Abdullah perdeu tudo e agora só tem dois desejos. Que a sua história seja conhecida para que não aconteça mais, e ficar ao lado da campa da sua mulher e dois filhos a chorá-los.

Abdullah falou aos jornalistas em lágrimas à porta da morgue onde estavam Alan, o menino de 3 anos cujo corpo deu à costa em Bodrum e cuja imagem se tornou o símbolo dos refugiados que morrem na travessia do mediterrâneo, o irmão de cinco anos, e a mãe de ambos, de 35. O pai foi um dos poucos sobreviventes entre os 12 ocupantes do barco.

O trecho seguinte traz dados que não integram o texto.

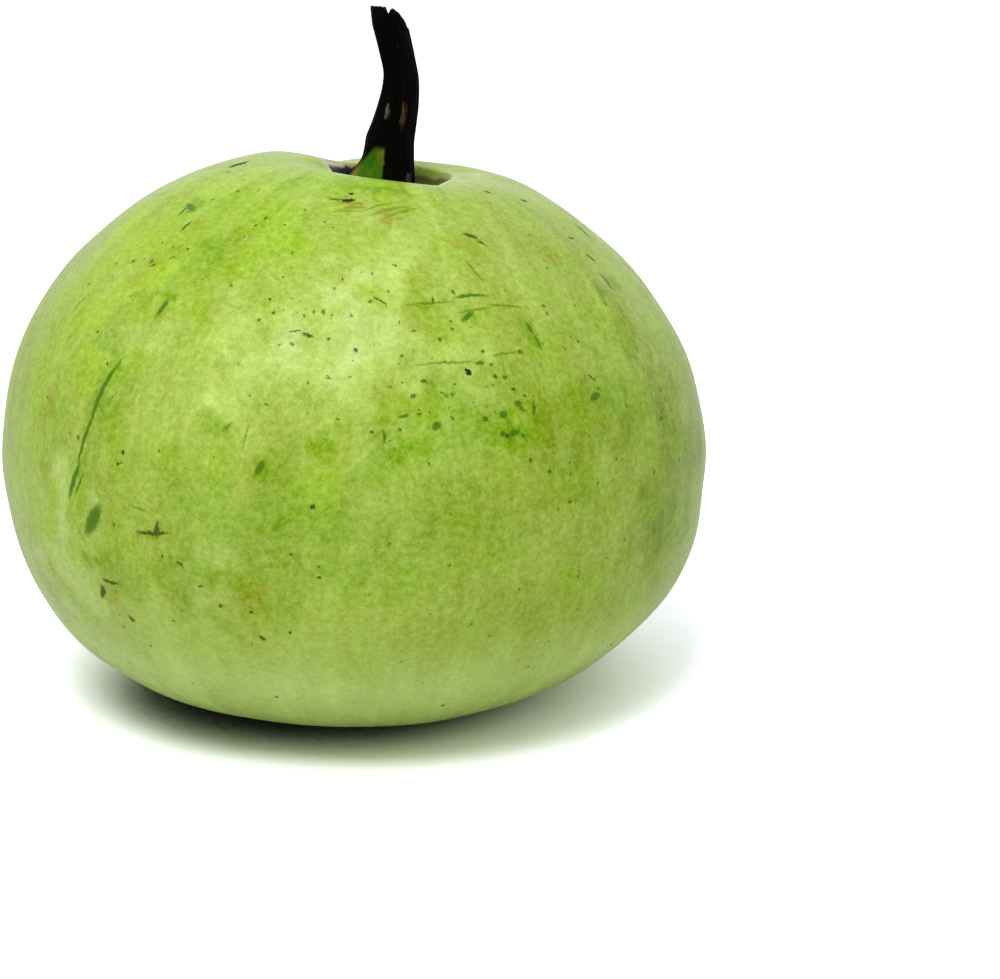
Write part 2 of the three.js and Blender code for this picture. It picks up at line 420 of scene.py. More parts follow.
GASHES = [
    (228.4, 10.0, -104, 18.0, 1.5, -0.8),
    (226.7, 3.4, -105, 17.0, 1.0, -0.5),
    (224.9, -2.6, -110, 10.5, 1.7, -0.3),
    (226.0, -3.0, -114, 8.0, 0.6, -0.2),
    (229.2, -6.8, 61, 9.8, 3.7, 0.0),
    (233, 25, 81, 5.2, 1.4, 0.0),
    (257.4, 4.2, 68, 4.2, 1.7, 0.0),
    (218.2, 45, -18, 5.6, 1.7, 0.0),
    (217.4, 43.6, -74, 4.2, 1.1, 0.0),
    (219.6, 44.2, -120, 3.0, 0.9, 0.0),
    (290.2, 34.4, 8, 8.6, 1.1, 0.4),
    (286.8, 35, -51, 1.8, 0.8, 0.0),
    (289, 30.7, 38, 4.0, 1.6, 0.0),
    (301.2, 29, -69, 4.0, 1.1, 0.0),
    (302.3, 26.5, -71, 4.6, 0.6, 0.0),
    (282.5, 33.2, -97, 2.8, 0.8, 0.0),
    (312.8, 17.8, 22, 4.4, 1.7, 0.2),
    (331.2, 37.8, -86, 6.0, 1.4, 0.0),
    (350.2, 34, -108, 5.0, 1.2, 0.0),
    (295.8, 12.2, 15, 3.6, 1.5, 0.3),
    (299.5, 16, -97, 3.6, 1.3, 0.0),
    (294, 15, 0, 2.4, 2.1, 0.0),
    (296.6, 16.8, 10, 2.0, 1.6, 0.0),
    (277.8, 13.8, 19, 2.8, 0.8, 0.0),
    (274.8, 10.5, -79, 3.8, 0.8, 0.6),
    (290.5, 23, 13, 2.2, 1.1, 0.0),
    (283, 12.8, 46, 2.8, 1.8, 0.0),
]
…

Esta sexta-feira, os corpos chegaram a Kobane, cidade síria perto da fronteira com a Turquia, para serem enterrados. No dia anterior, isto era o que Abdullah, 40 anos, desejava. “Só quero ficar perto deles”, dizia. “Perdi tudo”, repetia. “Não quero mais nada deste mundo. Poderiam oferecer-me todos os países do mundo, eu não os quereria. O que era precioso já não existe.” Abdullah regressou à cidade dominada pelos jihadistas de onde tão desesperadamente a sua família fugiu.

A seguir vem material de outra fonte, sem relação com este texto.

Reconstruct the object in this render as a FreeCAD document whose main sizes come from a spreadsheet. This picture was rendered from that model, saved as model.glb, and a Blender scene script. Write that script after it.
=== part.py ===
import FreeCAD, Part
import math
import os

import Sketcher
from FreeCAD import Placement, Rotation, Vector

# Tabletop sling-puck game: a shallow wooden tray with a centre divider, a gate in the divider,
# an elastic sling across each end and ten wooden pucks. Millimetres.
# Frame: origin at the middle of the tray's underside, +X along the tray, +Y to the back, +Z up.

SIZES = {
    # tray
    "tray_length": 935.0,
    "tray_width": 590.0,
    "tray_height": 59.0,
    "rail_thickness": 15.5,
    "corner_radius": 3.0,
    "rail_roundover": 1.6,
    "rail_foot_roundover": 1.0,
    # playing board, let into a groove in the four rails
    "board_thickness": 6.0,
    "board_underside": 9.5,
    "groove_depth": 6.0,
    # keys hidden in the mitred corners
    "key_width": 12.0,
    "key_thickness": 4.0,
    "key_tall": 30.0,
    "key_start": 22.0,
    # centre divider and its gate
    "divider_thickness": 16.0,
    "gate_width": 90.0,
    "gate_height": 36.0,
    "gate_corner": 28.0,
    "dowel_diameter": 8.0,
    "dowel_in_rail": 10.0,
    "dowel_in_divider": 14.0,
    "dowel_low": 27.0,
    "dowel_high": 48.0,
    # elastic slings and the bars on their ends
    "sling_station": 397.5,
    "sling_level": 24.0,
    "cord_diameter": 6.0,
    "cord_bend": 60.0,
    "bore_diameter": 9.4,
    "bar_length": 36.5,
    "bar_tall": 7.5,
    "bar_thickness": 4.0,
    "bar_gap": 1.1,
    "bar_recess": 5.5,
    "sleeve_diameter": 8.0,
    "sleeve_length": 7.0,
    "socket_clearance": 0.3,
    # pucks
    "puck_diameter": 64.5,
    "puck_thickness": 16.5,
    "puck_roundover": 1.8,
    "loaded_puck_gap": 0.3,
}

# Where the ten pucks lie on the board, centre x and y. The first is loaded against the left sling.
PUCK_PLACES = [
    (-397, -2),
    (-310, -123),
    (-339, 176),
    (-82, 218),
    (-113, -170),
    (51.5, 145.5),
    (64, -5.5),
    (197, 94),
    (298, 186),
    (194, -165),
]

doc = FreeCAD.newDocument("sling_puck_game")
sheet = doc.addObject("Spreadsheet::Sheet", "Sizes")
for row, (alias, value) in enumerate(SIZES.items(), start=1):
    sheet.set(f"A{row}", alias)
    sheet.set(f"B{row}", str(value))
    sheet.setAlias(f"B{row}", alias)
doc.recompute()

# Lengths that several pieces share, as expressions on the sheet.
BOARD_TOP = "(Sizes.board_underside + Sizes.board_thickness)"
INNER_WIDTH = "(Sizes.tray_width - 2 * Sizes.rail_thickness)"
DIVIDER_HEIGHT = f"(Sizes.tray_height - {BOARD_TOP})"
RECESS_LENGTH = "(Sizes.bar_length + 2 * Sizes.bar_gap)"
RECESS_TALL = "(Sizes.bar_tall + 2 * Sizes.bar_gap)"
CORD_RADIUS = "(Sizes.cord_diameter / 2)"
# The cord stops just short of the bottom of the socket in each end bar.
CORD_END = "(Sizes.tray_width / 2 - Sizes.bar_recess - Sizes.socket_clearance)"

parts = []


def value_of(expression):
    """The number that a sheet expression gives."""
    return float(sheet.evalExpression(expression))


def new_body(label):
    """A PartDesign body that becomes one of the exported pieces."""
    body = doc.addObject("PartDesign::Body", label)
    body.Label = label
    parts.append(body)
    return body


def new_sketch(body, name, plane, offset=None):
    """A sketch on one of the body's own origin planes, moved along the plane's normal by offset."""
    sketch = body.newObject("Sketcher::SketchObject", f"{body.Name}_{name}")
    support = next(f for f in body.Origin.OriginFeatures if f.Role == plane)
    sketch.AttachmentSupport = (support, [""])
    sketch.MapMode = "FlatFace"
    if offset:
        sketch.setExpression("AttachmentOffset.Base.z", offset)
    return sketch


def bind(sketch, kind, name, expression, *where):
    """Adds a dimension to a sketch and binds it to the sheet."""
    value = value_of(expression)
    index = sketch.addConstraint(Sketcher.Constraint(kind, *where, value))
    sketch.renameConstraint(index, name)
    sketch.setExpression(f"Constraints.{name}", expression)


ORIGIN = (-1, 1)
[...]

Ao falar aos jornalistas antes da partida, Abdullah disse querer apenas mais uma coisa: “a atenção do mundo para que possam impedir que isto aconteça a outros”, declarou à Reuters. “Que este seja o último”, pediu.

No Canadá, a irmã de Abdullah, Tima, também não conseguiu não chorar na conferência de imprensa. “Eles não mereciam morrer, não mereciam… Só queriam uma vida melhor”. A família estava a tentar pedir asilo no Canadá mas não conseguiu por não estarem registados como refugiados na Turquia.

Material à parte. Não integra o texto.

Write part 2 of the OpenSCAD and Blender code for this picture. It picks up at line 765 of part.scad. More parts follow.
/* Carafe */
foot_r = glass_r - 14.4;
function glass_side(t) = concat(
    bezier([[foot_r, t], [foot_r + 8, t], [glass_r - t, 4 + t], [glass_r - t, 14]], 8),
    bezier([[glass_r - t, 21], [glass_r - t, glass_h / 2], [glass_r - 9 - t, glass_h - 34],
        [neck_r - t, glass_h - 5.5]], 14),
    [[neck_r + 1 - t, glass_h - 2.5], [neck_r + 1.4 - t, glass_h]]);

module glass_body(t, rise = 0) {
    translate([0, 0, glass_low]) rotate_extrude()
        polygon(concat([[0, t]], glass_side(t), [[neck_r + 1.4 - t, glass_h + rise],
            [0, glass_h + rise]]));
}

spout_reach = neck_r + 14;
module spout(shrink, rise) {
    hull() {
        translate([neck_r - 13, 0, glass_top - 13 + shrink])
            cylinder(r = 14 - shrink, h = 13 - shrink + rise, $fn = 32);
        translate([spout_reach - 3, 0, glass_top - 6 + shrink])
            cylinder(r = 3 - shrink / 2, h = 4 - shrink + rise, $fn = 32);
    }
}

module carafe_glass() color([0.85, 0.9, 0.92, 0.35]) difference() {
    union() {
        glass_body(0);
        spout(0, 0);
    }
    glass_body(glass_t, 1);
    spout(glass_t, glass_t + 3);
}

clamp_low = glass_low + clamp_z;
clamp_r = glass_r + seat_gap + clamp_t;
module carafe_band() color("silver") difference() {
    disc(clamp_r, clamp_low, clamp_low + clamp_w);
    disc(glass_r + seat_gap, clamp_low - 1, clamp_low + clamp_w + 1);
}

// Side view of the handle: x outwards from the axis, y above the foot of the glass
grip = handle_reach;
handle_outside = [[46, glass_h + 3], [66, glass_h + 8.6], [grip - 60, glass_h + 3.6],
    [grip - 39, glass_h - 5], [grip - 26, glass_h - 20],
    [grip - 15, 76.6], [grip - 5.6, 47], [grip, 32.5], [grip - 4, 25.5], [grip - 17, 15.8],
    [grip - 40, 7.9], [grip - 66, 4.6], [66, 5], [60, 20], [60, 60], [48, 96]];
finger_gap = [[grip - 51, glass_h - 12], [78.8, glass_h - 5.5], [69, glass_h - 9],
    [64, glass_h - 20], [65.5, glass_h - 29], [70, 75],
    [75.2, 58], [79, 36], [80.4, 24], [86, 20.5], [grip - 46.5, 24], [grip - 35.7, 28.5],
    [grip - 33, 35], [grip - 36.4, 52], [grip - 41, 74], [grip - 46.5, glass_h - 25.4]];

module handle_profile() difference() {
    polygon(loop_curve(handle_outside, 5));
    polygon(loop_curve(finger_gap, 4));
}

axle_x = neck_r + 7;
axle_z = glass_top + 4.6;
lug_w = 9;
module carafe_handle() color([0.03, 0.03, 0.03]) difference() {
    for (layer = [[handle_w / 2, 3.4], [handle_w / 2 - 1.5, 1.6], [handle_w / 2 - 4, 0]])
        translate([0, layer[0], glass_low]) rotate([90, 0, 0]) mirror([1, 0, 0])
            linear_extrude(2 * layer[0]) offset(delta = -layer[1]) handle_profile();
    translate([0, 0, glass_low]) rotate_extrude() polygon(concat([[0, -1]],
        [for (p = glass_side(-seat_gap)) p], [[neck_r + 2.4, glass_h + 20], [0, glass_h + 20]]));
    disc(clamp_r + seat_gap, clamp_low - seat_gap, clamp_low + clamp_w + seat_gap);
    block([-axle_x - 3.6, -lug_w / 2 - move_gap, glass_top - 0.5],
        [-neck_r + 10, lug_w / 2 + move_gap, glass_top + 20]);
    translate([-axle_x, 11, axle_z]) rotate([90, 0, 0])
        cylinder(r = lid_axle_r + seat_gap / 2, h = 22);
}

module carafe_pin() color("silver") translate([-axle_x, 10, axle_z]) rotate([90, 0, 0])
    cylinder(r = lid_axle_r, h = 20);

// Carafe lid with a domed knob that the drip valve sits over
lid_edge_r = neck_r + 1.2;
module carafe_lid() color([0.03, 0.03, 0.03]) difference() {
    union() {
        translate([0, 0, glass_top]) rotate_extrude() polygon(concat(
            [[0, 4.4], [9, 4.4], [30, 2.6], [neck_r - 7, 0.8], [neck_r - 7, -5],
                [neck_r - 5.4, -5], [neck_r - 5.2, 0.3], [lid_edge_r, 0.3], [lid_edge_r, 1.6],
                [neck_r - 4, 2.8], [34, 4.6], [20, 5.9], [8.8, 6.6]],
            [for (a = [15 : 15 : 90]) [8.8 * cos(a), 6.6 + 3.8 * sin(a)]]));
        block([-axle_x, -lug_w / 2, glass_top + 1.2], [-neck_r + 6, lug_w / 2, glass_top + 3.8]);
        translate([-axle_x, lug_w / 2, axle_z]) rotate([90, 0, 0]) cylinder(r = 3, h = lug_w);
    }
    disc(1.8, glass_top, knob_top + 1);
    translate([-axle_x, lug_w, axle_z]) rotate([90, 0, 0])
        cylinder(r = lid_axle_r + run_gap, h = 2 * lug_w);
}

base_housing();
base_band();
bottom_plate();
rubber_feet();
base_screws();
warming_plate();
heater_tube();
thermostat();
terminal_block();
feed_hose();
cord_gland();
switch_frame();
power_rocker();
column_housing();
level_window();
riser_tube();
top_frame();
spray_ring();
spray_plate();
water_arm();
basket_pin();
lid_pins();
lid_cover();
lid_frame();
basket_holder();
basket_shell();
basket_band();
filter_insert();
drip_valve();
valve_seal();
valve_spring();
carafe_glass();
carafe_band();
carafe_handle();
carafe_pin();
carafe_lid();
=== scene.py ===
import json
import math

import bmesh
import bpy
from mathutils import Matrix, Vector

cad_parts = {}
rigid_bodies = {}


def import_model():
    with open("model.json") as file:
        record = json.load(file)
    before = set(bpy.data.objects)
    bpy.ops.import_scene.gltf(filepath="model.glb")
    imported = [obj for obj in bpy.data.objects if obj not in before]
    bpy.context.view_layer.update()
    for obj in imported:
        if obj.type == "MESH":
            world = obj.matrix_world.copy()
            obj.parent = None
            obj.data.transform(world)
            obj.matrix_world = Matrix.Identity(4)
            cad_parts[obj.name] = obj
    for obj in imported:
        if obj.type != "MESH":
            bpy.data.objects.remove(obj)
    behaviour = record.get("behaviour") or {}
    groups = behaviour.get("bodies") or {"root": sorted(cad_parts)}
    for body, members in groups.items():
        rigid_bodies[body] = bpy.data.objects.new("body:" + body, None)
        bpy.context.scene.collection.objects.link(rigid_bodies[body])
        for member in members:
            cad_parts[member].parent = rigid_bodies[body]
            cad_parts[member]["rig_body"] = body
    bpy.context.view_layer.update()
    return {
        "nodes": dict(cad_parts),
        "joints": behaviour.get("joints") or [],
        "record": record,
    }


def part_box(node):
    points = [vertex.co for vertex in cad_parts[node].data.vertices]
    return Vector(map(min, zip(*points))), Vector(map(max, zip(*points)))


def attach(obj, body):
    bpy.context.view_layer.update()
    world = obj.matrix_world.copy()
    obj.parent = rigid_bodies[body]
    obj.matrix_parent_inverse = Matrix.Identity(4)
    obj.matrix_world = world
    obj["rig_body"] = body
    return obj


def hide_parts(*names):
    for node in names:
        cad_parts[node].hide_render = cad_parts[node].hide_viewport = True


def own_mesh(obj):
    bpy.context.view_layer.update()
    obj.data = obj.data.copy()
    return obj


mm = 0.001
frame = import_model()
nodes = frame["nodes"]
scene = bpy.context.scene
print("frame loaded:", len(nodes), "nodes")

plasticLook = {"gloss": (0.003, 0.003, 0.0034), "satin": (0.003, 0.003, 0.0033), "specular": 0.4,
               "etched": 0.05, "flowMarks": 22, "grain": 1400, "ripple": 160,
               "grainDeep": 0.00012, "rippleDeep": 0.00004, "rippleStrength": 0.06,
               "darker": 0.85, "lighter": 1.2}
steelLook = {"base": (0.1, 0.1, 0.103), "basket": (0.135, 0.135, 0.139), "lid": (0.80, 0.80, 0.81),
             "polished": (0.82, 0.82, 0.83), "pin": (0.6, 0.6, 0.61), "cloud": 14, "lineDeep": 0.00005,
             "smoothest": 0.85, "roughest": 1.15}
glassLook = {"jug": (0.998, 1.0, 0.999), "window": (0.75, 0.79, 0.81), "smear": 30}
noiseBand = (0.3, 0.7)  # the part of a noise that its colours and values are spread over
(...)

Tima repetiu a mesma ideia que o irmão: “É demasiado tarde para salvar a família de Abdullah”, disse. “Mas vamos usar as nossas vozes para pedir mudanças e acabar este sofrimento.”

Fotógrafa quis expressar “grito silencioso”
A fotógrafa que tirou as fotografias de Alan – a agência de notícias turca Dogan identificou-o como Aylan, que seria a versão turca do nome, mas o seu nome no original curdo é Alan, explica a emissora britânica BBC – já tirou muitas fotografias de corpos que dão à costa.

A fotógrafa da Dogan Nilufer Demir conta que não se consegue lembrar muito bem de como tudo aconteceu quando viu os corpos, seriam umas 6h da manhã. Alguns residentes tinham alertado a polícia. Estavam todos em choque.

“Pensei que a única coisa que eu podia fazer era tirar as fotografias para que a Turquia e o mundo visse isto”, disse. “Com a dor que senti quando vi Alan, só pensei em passar isto ao público. Só queria mostrar a sua tragédia”, explicou: “Era o único modo de expressar o grito do seu corpo silencioso.”